En 2019, l’Institut Français de la Mode fait peau neuve et fusionne avec la mythique École de la Chambre Syndicale de la Couture Parisienne. Est alors créée la Fondation IFM, qui regroupe près de quarante acteurs parmi les plus prestigieux du secteur du luxe et de la création. « Parmi d’autres initiatives, le groupe Kering a souhaité monter une Chaire de recherche en transformation durable. Le profil recherché pour la diriger était hors du commun : une personne issue de l’industrie et capable de diriger de la recherche scientifique. » Andrée-Anne Lemieux s’est avérée être le mouton à cinq pattes. Doctorante en Sciences de l’Ingénieur à l’École nationale supérieure d'Arts et Métiers et en Génie Industriel à l’École Polytechnique de Montréal, elle est également experte en transformation majeure. Elle qui, à 22 ans, est partie en Chine apprendre le mandarin « parce que le marché chinois explosait », et en a profité pour gravir le premier sommet de l’Everest (5 300 mètres). Elle qui a toujours sauté à pieds joints dans les opportunités que la vie lui offre. « C’est mon côté aventurier », résume-t-elle en souriant. 
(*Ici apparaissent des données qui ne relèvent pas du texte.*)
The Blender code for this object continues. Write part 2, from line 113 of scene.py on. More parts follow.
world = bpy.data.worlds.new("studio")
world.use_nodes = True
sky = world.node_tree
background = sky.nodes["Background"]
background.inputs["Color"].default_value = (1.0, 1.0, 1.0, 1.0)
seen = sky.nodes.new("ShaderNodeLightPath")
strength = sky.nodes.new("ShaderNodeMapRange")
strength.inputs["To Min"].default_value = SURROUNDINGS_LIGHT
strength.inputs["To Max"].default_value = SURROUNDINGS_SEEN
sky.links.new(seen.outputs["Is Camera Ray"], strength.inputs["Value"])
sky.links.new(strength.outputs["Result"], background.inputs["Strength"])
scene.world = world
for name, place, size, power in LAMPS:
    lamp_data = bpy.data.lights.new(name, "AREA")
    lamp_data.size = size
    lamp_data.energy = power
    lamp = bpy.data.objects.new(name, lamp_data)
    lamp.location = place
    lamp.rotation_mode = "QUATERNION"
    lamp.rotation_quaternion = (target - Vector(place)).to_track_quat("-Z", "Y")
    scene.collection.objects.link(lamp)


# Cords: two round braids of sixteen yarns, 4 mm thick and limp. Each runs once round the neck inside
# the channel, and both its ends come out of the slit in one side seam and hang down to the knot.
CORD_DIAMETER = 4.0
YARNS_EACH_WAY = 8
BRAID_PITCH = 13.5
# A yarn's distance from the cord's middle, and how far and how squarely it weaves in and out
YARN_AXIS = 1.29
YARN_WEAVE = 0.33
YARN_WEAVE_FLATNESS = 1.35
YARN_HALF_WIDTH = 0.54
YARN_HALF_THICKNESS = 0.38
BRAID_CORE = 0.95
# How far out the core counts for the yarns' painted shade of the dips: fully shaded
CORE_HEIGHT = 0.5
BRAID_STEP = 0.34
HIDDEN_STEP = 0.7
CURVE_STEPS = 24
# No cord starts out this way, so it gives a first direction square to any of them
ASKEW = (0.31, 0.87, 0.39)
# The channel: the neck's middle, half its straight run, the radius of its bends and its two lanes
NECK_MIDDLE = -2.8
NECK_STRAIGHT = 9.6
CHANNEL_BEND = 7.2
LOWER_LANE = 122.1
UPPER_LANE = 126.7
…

Sous la direction de Xavier Romatet, Directeur général de l’IFM et de Sylvie Ebel, Directrice générale adjointe, Andrée-Anne s’est attelée dès sa prise de fonctions à faire du développement durable un sujet central des différents programmes dispensés par l’école. « Aujourd’hui, l’ensemble des étudiants ont, au minimum 25h de cours obligatoire par an sur les enjeux liés au développement durable. En 2024, on était à 595h de cours sur l’année, évidemment réparties dans les différents programmes. »  
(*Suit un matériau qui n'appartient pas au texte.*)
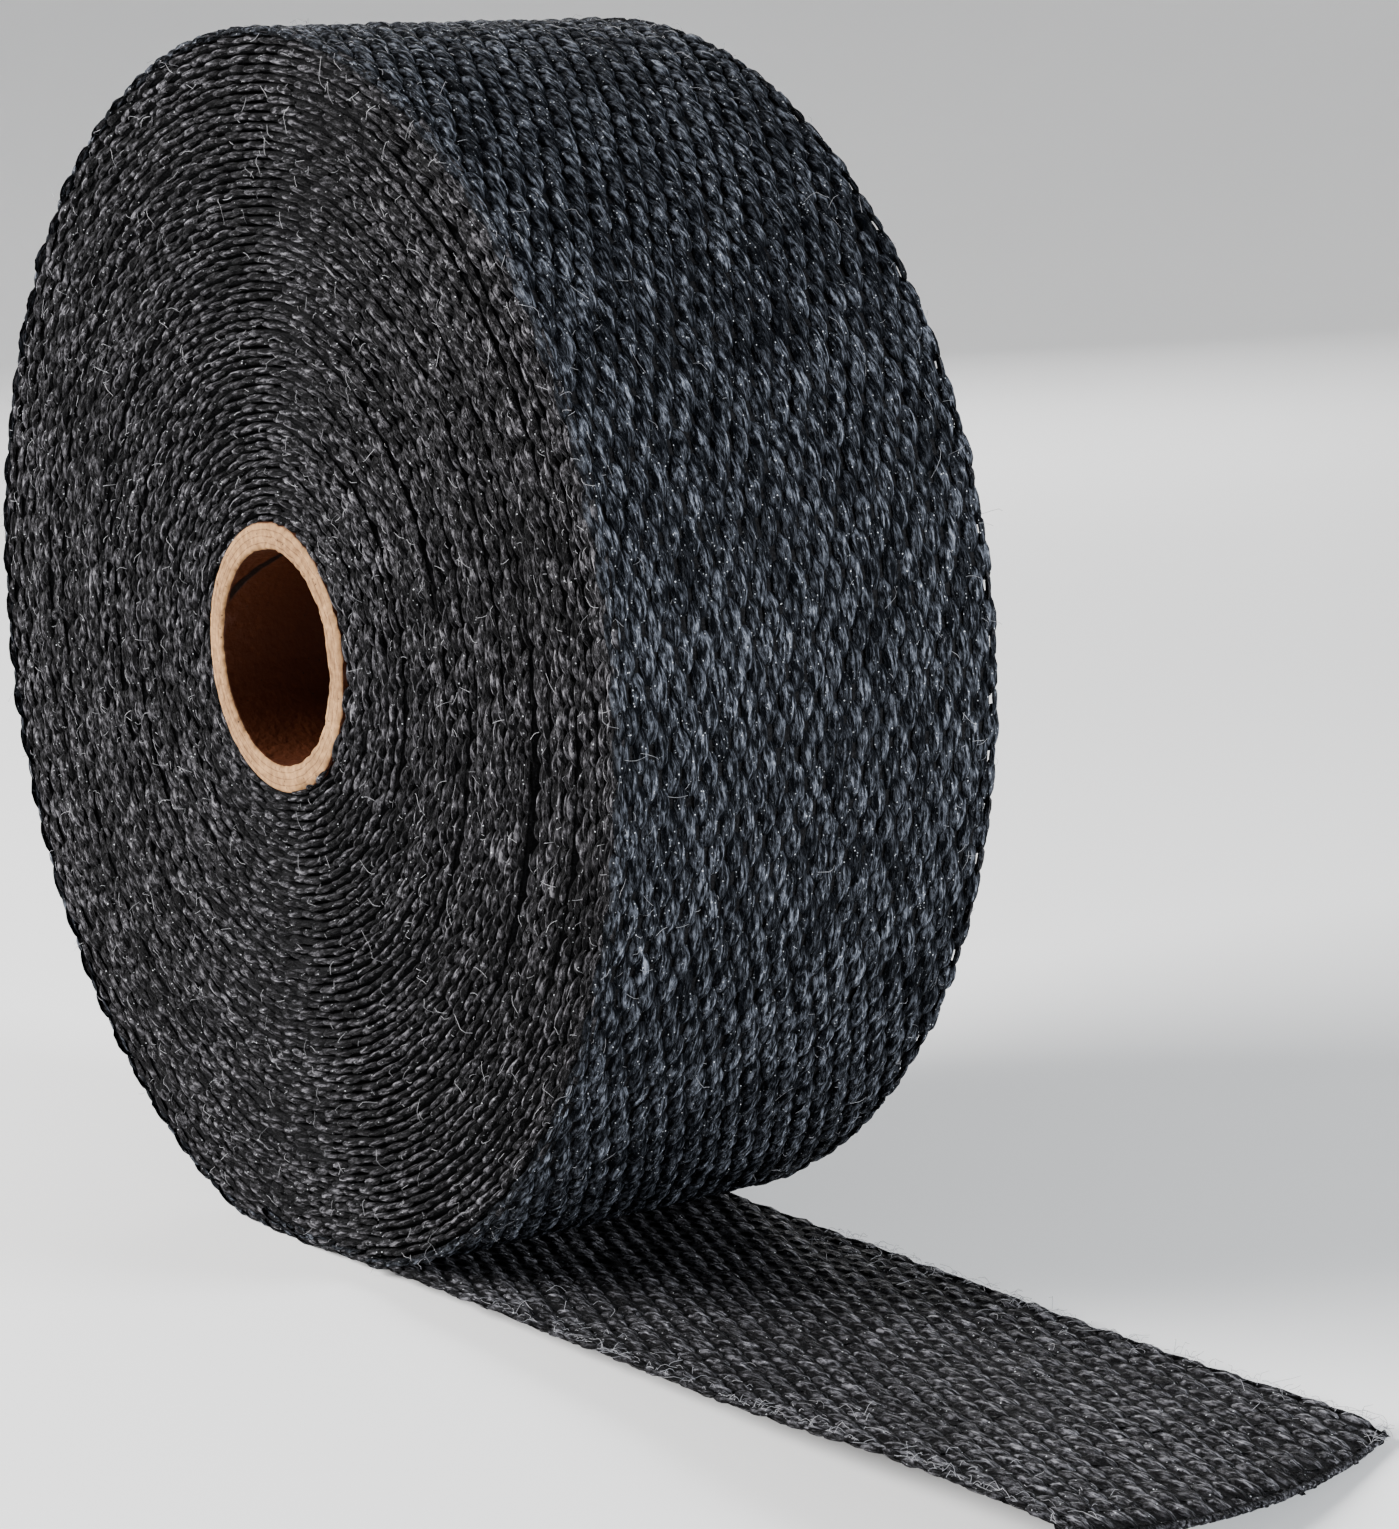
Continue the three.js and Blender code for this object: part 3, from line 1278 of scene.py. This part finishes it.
    def outer_yarns(self, part: Half, form: YarnForm, finish: bpy.types.Material) -> bpy.types.Object:
        """Set the raised yarns on the outer face of half of the outer turn.

        Args:
            part: Which half.
            form: Shape of one raised yarn.
            finish: Its material.

        Returns:
            The piece.
        """
        sizes = self.winding.sizes
        dice = np.random.default_rng(41)
        turn_length = TURN * sizes.roll_radius - 0.5 * TURN * sizes.thickness
        rows = int(1.03 * turn_length / (2.0 * sizes.pick))
        row, column = np.meshgrid(np.arange(rows), np.arange(sizes.columns), indexing="ij")
        row, column = row.ravel(), column.ravel()
        travel = (2.0 * row + column % 2 + 0.5) * sizes.pick + dice.normal(0.0, 0.00012, row.size)
        angle = self.winding.angle_at(travel)
        y = sizes.column_places()[column] + dice.normal(0.0, 0.00004, row.size) + self.winding.drift(angle)
        radius = self.winding.radius(angle) - self.float_size[2] + dice.normal(0.0, 0.00006, row.size)
        factors = varied(dice, row.size, (1.0, 0.08), (1.0, 0.06), (1.0, 0.08))
        facing = self.winding.outward(angle) + dice.normal(0.0, 0.07, (row.size, 3))
        half = row.size // 2
        kept = slice(0, half) if part is Half.START else slice(half, row.size)
        tones = 0.5 + dice.normal(0.0, 0.22, row.size)
        layer = YarnLayer(f"outer_turn_yarns_{part.name.lower()}", form,
                          self.winding.place(angle, radius, y)[kept], self.winding.onward(angle)[kept],
                          facing[kept], factors[kept], tones[kept], self.float_size)
        return layer.build(self.yarns, finish)

    def rolled_edges(self, form: YarnForm, finish: bpy.types.Material) -> bpy.types.Object:
        """Set the yarns at the two rounded edges of the outer turn.

        Args:
            form: Shape of one stretch of yarn.
            finish: Its material.

        Returns:
            The piece.
        """
        sizes = self.winding.sizes
        dice = np.random.default_rng(45)
        turn_length = 1.02 * TURN * sizes.roll_radius
        count = int(turn_length / sizes.pick)
        parts = []
        for face in Face:
            travel = (np.arange(count) + 0.5) * sizes.pick + dice.normal(0.0, self.slip, count)
            over = over_and_under(count) * face.value
            angle = self.winding.angle_at(travel)
            radius = self.winding.radius(angle) - self.edge_inset + self.weave * over
            y = face.value * (sizes.half_width - self.edge_inset + 0.00012 * over)
            y = y + self.winding.drift(angle)
            facing = 0.75 * self.winding.outward(angle)
            facing[:, 1] += 0.70 * face.value
            factors = varied(dice, count, (1.3, 0.10), (1.05, 0.08), (0.82, 0.06))
            parts.append((self.winding.place(angle, radius, y), self.winding.onward(angle), facing, factors))
        places, onward, facing, factors = (np.concatenate(column) for column in zip(*parts))
        layer = YarnLayer("outer_turn_edge_yarns", form, places, onward, facing, factors,
                          0.5 + dice.normal(0.0, 0.2, len(places)), self.bead_size)
        return layer.build(self.yarns, finish)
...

« Je suis arrivé à l’Institut Français de la Mode pour former les talents de demain. Pourquoi demain ? On peut commencer dès maintenant ! »   
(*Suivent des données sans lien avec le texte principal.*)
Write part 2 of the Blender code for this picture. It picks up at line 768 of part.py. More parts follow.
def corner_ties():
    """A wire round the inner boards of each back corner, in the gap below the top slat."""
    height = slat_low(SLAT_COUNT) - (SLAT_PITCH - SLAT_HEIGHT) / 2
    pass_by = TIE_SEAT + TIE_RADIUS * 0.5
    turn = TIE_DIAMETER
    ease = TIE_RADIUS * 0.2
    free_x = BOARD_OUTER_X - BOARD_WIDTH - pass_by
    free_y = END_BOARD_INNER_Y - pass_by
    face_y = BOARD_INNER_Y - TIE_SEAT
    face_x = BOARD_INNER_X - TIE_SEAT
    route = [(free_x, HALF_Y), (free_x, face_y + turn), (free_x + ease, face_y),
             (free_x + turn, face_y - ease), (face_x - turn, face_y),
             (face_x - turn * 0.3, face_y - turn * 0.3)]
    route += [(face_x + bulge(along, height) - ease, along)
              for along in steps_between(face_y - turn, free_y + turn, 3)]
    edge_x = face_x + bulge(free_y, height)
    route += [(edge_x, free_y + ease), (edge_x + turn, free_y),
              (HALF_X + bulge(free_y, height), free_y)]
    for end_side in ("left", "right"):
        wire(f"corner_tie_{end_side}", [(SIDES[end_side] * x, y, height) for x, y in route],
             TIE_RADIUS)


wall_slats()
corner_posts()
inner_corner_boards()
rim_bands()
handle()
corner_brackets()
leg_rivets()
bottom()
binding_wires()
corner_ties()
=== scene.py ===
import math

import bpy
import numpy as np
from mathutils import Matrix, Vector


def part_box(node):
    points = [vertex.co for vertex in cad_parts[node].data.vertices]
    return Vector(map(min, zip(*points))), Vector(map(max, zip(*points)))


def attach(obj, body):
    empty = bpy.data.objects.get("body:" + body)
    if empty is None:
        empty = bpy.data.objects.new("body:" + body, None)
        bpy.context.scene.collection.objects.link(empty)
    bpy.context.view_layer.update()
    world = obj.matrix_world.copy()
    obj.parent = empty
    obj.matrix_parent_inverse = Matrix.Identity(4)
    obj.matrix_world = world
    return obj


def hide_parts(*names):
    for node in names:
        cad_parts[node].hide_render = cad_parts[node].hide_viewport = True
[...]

Si l’apprentissage théorique et la recherche scientifique sont absolument nécessaires dans le cadre de la formation de ses étudiants, Andrée-Anne Lemieux estime, dès son arrivée, qu’un impact concret et immédiat est possible. Elle initie alors un programme de projets à contribution où « les étudiants doivent concrètement démontrer en six mois qu’ils ont participé à la transformation du secteur. » Parmi les 46 projets lancés depuis le début de la Chaire, les thématiques abordées couvrent l’ensemble des enjeux liés au développement durable, de l’environnemental au social. À titre d’exemple, Andrée-Anne Lemieux et ses étudiants sont partis d’un constat clair : le nombre de personnes sans-domicile fixe en France est passé du simple au double en l'espace de dix ans. « Les étudiants ont donc conçu et produits plus de 700 pièces l’an dernier, y compris des porte-bébés, des combinaisons thermiques, des gants, des vestes, des écharpes à capuche, tous fabriqués à partir de stocks invendus donnés par de grandes Maisons. Un atelier solidaire s’est chargé de la production en échange de services rendus par les étudiants. Certains ont donné des cours de couture, d’autres ont aidé des individus éloignés de l’emploi à rédiger leur CV, à se préparer à un entretien d’embauche. Et les matières proviennent des invendus des grandes Maisons. »  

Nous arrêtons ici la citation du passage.